__Given data__.
• • • • •
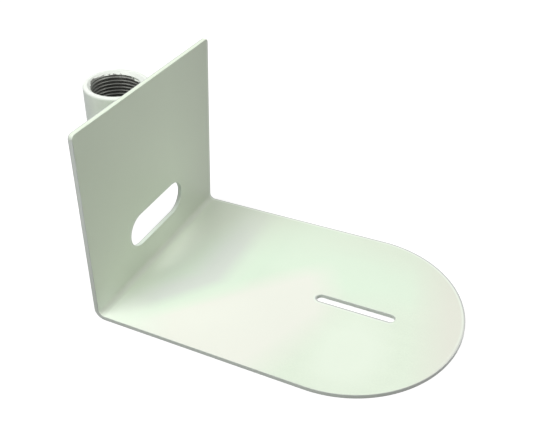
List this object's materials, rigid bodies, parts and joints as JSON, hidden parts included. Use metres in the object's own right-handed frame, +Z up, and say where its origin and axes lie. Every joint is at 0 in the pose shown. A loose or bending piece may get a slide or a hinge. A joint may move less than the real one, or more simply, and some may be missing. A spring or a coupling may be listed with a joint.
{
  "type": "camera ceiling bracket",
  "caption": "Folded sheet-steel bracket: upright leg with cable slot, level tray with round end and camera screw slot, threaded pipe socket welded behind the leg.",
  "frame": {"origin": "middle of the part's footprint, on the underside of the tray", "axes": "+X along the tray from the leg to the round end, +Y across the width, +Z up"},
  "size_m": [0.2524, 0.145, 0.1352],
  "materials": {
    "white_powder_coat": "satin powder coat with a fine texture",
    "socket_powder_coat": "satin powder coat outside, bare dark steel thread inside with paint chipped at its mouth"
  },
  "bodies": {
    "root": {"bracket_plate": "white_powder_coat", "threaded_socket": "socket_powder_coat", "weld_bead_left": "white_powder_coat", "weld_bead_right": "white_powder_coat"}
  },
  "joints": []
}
• • • • •
__Set task__. Please reproduce every line of the material word for word.

__Solution to the exercise__.
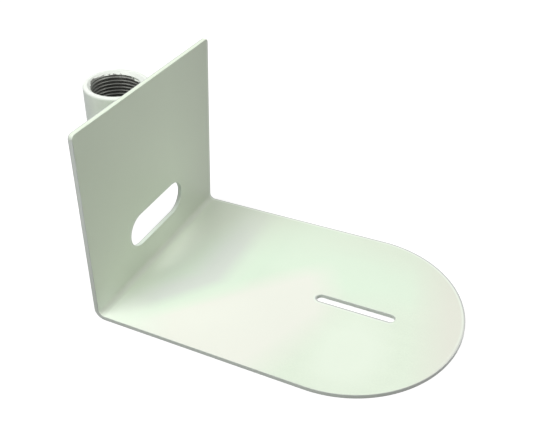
List this object's materials, rigid bodies, parts and joints as JSON, hidden parts included. Use metres in the object's own right-handed frame, +Z up, and say where its origin and axes lie. Every joint is at 0 in the pose shown. A loose or bending piece may get a slide or a hinge. A joint may move less than the real one, or more simply, and some may be missing. A spring or a coupling may be listed with a joint.
{
  "type": "camera ceiling bracket",
  "caption": "Folded sheet-steel bracket: upright leg with cable slot, level tray with round end and camera screw slot, threaded pipe socket welded behind the leg.",
  "frame": {"origin": "middle of the part's footprint, on the underside of the tray", "axes": "+X along the tray from the leg to the round end, +Y across the width, +Z up"},
  "size_m": [0.2524, 0.145, 0.1352],
  "materials": {
    "white_powder_coat": "satin powder coat with a fine texture",
    "socket_powder_coat": "satin powder coat outside, bare dark steel thread inside with paint chipped at its mouth"
  },
  "bodies": {
    "root": {"bracket_plate": "white_powder_coat", "threaded_socket": "socket_powder_coat", "weld_bead_left": "white_powder_coat", "weld_bead_right": "white_powder_coat"}
  },
  "joints": []
}